> **What the exercise asks**: Count how many lines mention the word "Blender". Write that number alone.
....
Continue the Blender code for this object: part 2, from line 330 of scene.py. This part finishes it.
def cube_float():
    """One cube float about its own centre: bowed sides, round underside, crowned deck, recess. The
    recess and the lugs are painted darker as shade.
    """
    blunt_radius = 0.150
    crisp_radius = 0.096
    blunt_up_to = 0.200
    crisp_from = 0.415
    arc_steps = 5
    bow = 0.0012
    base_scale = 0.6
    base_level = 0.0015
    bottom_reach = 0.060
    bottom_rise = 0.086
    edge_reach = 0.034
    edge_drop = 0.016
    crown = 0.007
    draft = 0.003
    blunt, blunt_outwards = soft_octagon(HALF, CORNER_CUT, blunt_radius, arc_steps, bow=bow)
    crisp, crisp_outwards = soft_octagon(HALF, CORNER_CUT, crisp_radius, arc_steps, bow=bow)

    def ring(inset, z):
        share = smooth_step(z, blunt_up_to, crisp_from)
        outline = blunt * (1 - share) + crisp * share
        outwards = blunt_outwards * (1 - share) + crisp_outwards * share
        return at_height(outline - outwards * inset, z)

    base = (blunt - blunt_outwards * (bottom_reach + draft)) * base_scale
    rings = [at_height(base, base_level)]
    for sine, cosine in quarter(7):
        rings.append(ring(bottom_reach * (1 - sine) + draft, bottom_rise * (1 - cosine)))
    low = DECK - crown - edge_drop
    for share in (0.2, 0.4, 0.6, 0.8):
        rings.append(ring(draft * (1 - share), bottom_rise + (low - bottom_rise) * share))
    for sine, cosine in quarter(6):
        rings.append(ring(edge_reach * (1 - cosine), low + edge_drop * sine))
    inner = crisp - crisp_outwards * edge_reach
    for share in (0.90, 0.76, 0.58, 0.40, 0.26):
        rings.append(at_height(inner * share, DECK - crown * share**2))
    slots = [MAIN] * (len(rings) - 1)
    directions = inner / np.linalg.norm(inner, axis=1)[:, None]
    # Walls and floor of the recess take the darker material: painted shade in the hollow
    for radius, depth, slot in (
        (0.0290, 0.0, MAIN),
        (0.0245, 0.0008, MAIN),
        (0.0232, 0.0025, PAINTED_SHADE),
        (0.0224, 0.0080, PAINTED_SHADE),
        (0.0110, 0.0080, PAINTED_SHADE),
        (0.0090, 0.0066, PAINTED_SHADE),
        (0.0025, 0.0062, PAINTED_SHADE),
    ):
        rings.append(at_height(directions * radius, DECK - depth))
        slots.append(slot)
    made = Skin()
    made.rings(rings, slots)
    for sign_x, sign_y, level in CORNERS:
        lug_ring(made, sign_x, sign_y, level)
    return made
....
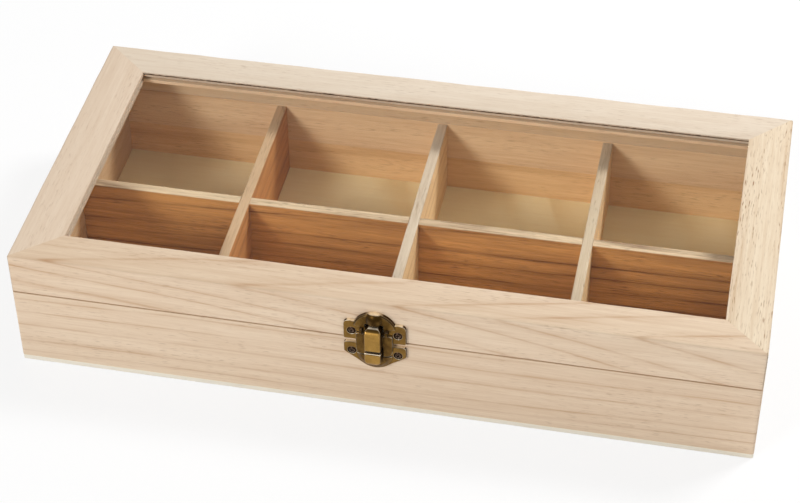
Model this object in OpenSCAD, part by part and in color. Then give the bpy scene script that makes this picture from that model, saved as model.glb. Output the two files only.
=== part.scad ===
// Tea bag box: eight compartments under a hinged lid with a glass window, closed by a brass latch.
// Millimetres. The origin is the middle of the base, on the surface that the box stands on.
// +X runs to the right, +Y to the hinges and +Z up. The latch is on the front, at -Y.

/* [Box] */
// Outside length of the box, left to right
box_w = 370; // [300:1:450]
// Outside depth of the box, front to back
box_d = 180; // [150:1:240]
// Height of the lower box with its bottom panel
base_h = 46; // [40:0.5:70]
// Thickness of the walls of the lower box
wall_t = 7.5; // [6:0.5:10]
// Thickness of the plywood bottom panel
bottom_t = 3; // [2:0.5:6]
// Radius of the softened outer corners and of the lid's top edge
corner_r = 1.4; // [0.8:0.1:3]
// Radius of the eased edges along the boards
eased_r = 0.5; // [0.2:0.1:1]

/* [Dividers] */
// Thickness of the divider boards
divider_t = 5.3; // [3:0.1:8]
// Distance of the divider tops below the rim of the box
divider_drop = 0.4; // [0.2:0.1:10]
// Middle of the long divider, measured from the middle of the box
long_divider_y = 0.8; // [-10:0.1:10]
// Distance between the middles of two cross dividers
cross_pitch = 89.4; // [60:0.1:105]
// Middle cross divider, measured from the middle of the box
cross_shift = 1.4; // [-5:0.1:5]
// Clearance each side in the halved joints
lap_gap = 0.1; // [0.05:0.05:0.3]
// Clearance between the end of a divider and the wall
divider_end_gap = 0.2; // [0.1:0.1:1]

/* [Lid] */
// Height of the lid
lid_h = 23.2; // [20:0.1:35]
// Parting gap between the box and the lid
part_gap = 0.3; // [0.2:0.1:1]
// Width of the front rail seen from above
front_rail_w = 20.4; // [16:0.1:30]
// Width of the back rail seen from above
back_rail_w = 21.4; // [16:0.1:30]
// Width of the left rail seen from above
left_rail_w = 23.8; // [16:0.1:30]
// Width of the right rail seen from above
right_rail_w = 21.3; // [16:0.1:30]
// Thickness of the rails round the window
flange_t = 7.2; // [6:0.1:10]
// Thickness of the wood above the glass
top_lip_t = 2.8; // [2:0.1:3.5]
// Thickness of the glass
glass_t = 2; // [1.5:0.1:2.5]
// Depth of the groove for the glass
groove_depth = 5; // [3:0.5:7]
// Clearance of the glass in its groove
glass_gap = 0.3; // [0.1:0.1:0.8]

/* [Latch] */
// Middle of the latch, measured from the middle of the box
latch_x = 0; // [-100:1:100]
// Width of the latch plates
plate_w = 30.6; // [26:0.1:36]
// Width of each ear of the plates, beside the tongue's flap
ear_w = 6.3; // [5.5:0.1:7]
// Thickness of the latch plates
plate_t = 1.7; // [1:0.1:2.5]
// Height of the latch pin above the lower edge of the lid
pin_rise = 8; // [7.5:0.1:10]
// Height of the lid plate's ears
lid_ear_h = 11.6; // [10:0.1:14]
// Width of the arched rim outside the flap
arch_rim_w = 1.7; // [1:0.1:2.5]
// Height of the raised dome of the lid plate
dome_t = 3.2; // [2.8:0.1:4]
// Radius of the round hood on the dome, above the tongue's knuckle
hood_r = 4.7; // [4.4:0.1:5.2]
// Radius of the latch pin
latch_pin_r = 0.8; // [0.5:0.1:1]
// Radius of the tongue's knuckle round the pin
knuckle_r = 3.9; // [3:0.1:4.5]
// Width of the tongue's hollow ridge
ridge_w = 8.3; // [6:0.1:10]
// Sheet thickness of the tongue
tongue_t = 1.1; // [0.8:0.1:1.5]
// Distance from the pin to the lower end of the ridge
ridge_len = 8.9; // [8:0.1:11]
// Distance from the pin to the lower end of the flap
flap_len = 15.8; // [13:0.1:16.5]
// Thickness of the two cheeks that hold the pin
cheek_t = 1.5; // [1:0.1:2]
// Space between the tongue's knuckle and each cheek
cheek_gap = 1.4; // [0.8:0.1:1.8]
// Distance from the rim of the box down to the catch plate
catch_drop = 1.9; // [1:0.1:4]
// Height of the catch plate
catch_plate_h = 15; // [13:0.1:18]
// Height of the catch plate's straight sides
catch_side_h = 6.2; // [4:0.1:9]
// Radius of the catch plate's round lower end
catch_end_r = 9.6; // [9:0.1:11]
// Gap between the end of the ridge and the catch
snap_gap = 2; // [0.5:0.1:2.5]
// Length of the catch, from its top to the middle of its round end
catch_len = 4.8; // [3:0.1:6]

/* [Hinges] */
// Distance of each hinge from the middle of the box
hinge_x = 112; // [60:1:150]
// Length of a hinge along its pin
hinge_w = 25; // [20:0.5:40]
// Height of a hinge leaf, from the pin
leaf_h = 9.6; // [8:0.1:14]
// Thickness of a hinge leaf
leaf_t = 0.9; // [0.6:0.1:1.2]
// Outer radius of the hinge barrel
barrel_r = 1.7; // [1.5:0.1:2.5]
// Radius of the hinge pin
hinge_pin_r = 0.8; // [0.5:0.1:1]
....
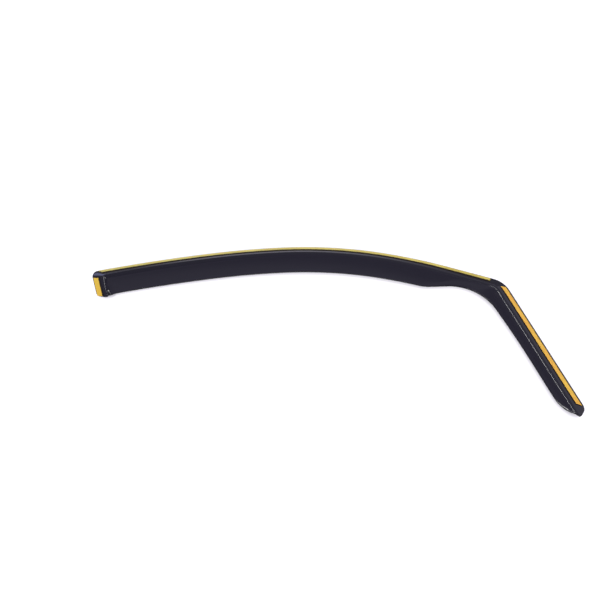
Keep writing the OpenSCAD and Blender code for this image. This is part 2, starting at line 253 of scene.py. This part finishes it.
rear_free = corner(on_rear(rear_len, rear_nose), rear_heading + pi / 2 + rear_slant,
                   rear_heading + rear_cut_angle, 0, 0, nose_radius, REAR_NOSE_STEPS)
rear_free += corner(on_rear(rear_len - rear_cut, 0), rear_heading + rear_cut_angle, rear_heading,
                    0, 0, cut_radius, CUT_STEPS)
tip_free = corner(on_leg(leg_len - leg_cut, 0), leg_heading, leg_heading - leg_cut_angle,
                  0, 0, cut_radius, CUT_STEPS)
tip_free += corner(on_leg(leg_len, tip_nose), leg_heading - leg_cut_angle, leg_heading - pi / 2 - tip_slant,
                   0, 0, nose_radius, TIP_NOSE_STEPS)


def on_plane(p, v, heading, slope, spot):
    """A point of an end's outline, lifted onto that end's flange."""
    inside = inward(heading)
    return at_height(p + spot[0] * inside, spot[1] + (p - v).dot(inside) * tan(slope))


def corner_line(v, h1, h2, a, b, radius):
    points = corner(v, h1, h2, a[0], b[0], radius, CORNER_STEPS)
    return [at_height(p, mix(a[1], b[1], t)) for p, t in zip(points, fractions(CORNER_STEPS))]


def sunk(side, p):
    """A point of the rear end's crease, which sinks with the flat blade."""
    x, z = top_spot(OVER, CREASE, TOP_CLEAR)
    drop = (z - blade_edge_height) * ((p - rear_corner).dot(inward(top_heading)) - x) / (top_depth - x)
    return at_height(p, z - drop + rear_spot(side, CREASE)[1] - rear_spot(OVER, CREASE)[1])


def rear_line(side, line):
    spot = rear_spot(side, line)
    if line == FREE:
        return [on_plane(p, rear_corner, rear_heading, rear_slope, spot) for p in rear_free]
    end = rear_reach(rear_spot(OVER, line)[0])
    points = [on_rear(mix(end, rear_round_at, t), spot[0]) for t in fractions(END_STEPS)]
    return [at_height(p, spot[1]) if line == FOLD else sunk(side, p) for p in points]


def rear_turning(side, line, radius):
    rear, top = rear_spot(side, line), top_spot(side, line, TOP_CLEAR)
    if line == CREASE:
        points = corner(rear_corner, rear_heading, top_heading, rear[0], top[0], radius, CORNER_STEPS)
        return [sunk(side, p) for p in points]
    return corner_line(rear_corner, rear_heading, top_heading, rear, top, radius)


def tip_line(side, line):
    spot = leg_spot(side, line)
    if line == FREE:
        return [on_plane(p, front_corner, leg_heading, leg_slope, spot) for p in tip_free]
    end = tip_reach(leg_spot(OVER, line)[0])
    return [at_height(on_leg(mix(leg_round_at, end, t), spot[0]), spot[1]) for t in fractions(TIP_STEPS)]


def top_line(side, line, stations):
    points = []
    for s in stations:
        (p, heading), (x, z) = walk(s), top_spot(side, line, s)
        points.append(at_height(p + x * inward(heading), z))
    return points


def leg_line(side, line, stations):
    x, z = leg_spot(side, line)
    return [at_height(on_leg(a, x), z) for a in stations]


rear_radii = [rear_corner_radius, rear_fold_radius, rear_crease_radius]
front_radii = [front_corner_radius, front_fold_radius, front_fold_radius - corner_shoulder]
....
> **The answer**: 2